The illustrations are great, very simply drawn and colored, reflecting the poems themselves in their obvious and fun witticisms.  In one of the first haikus, a young boy is flying a kite, but he’s engaged in a game of tug-of-war, and he’s not winning.  I bet you can guess who is.  These poems speak to the imagination of children, like boys making their bikes sound like motorcycles by putting baseball cards and other objects in their wheels.  These boys are imaginative and curious, and they take on anything that comes their way.  It’s hard to imagine them ever being bored.

The wind and I play
tug-of-war with my new kite.
The wind is winning.

Guyku: A Year of Haiku for Boys by Bob Raczka, illustrated by Peter H. Reynolds, is a wonderful collection of poems for boys and girls.  Not only are the poems short enough for younger kids to pay attention to them, but they are about subjects that they are familiar with and probably already engage in regularly.

Rating: Cinquain

About the Author:

Bob Raczka loved to draw, especially dinosaurs, cars and airplanes, as a boy.
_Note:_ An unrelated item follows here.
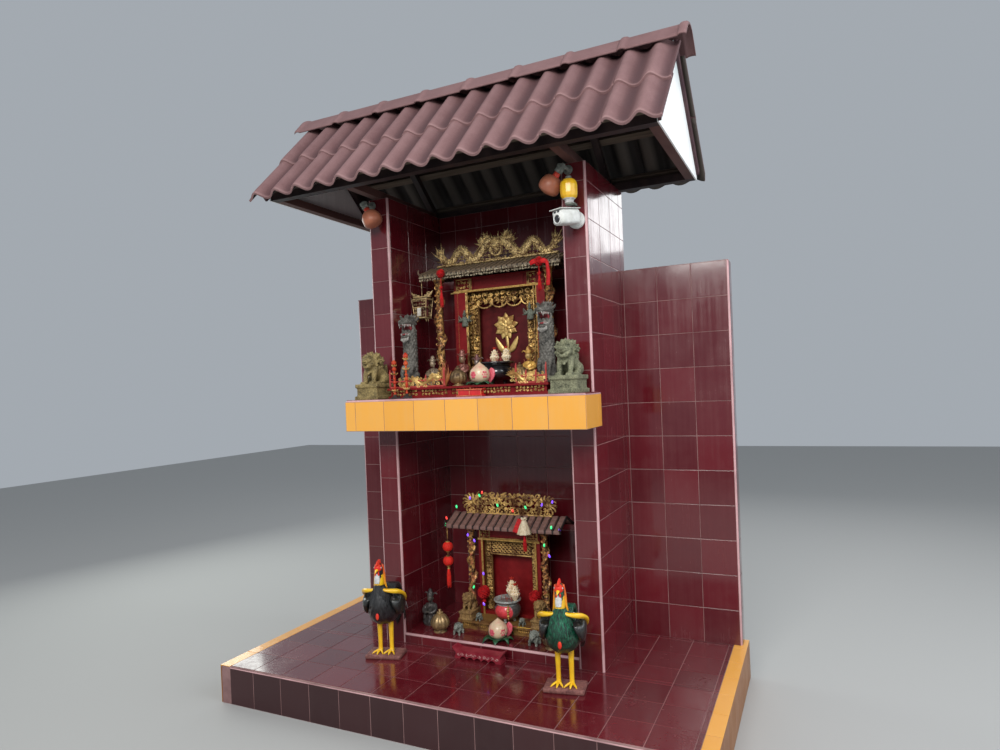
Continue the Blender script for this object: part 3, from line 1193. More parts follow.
smooth_all(lantern)
block(lantern, (-17, -40, -120), (17, -36, -62), 1)
add_piece("eared_lantern", lantern, gilding("lantern_gilt", (0.50, 0.36, 0.17),
    (0.050, 0.028, 0.016), 50.0, 0.3), ["hanging_lantern"])
label = Work(LANTERN)
block(label, (-13, -41, -116), (13, -39, -66))
add_piece("lantern_label", label, gilding("label_grey", (0.62, 0.60, 0.54), (0.32, 0.28, 0.22),
    30.0, 0.0))
lantern_panes = Work(LANTERN)
limb(lantern_panes, [(0, 0, -126, 35, 26), (0, 0, -66, 41, 31), (0, 0, -8, 48, 36)], 4, 4, X)
add_piece("lantern_panes", lantern_panes, lacquer("pane_red", (0.06, 0.004, 0.004),
    (0.12, 0.01, 0.01)))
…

He spent a lot of time making paper airplanes and model rockets. He studied art in college, which came in quite handy while writing a series of art appreciation books, Bob Raczka’s Art Adventures. He also studied advertising, a creative field in which he worked in for more than 25 years. Bob also discovered how much he loved poetry and began writing his own. His message for today’s kids is to make stuff!”

  • Anna (Diary of an Eccentric)

    I find the reference to boys in the title a bit irritating. Those are universal activities!

  • Suko http://www.sukosnotebook

    Serena, I’m glad you read this with your daughter! 🙂 I know she will learn to love and appreciate poetry, like her mom.